Carlos, el protagonista, regresa a su pueblo en 1980. Es un tiempo en el que la maquinaria sádica de la dictadura cívico-militar ha mermado en intensidad, aunque siga siendo, de cualquier modo, un tiempo peligroso. Junto al discurso del dactilógrafo se intercalan otros: la conversación entre un oficial de rango y un joven soldado durante una misión de caza –persiguen al “Indio”, un escurridizo guerrillero–; el monólogo insomne del comisario del pueblo, que recuerda desvelado las aventuras y juramentos de los Inseparables, el grupo juvenil de amigos entre los que figuraba el propio Carlos; y el discurso de una peculiar “loca”, una madre de Plaza de Mayo que escribe, en una habitación oscura y a la espera de su fusilamiento, el periplo infernal que supone la búsqueda de un hijo desaparecido por el Estado.

Si bien con las voces de los militares y la escritura de la madre de Plaza de Mayo la cruel pesadilla de la Historia ingresa en la novela de modo más o menos explícito, es particularmente valioso y productivo observar en el propio pintadedos una metáfora del artista, del escritor humanista. Aquel que rastrea la más personal de las singularidades en la materialidad de los cuerpos –las huellas digitales, claro– para restituirles el lugar que la Junta Militar sustrajo y encubrió bestialmente; para restituirles el lugar cívico, la identidad arrebatada El protagonista mismo así lo sentencia y así lo hemos citado: se piensa en verdad como un enterrador al revés, un identificador de cadáveres. Un artista que, antes que escribir, lee las huellas identitarias que traza su especial tinta y que restituyen la dignidad secuestrada. 

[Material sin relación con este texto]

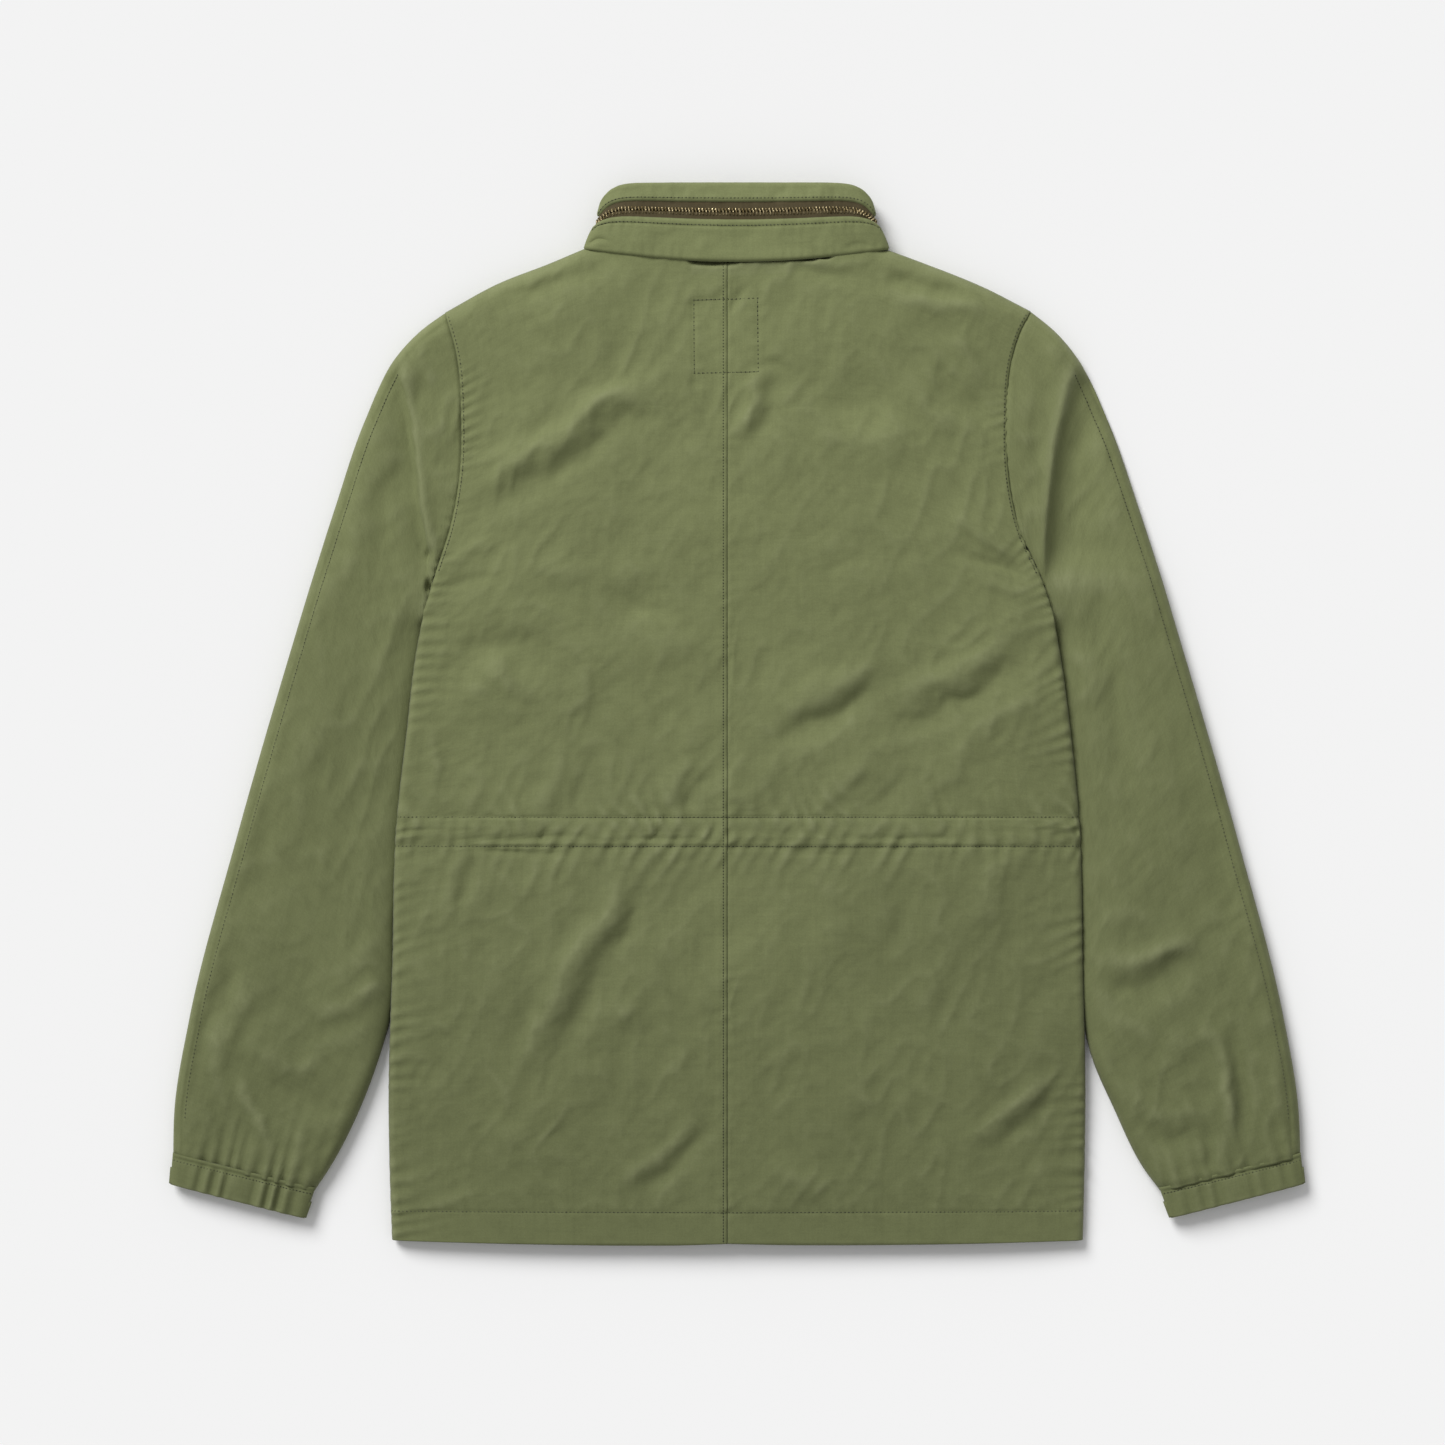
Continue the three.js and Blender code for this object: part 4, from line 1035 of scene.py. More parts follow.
def makeCuff(side):
    look = cuffLook
    s = sideSign[side]
    ring = np.arange(look["around"]) / look["around"]
    fold = look["long"]
    downs = np.r_[-3.0, -1.0, 0.0, 1.0, 2.5, np.linspace(4.0, fold - 3, 11), fold - 1.6, fold - 0.6, fold,
                  fold - 0.5, fold - 1.8, np.linspace(fold - 3.5, fold - look["turnIn"], 4)]
    # how far each row is tucked inside
    tucks = np.r_[np.zeros(17), 0.2, 0.9, 1.8, 2.4, np.full(4, 2.6)]
    rows = []
    for down, inward in zip(downs, tucks):
        flat, high = cuffPoint(side, ring, down)
        half = look["half"] - inward
        waves = gathers(side, flat[:, 0], flat[:, 1]) * look["depth"]
        deep = soften(-2, 4, down) * (1 - 0.25 * soften(fold - 3, fold, down))
        z = 1.2 + look["half"] + high * half + waves * np.abs(high) ** 3 * deep * np.sign(high) * 0.9
        z = z - 1.1 * bump(down, 0.5, 1.3) * np.sign(high) * np.abs(high)
        rows.append(np.c_[flat, np.maximum(z, 0.5)])
    grid = np.array(rows)
    wear = wearOf(grid, 0.3) + 0.2 * bump(downs[:, None] + 0 * ring[None], fold, 1.5)
    piece = clothPiece("cuff_cloth_" + side, grid, look["thickness"], cloths["shellCloth"],
                       ring=True, flip=s > 0, wear=wear)
    return piece, grid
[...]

“En el fondo soy un pesimista, es decir, un idealista frustrado” –afirma Catania en una entrevista–. “Quizá sea hasta utópico, pero creo que el arte es uno de los pocos elementos que tenemos para regenerarnos y volvernos a hacer hombres; ser otra cosa, porque estamos muy desfigurados”. Ese torbellino que es la novela total compagina ambiguamente, para Catania, las diversas realidades que atañen a la humanidad –la onírica, la imaginativa, la neurótica, la material– con sus respectivos tiempos –el subjetivo y el objetivo, el lineal y el circular–. Para aquel capaz de leer con agudeza el entramado literario, el arte podría barrer las huellas engañosas de la superficie –esas que desfiguran nuestra identidad– y ofrecernos las que delinean nuestro verdadero rostro. Rostro que, en su individualidad extrema, oculta a su vez las huellas de la humanidad toda. Rostro, que, como el de Yeats, buscamos desde antes de que el mundo fuera concebido.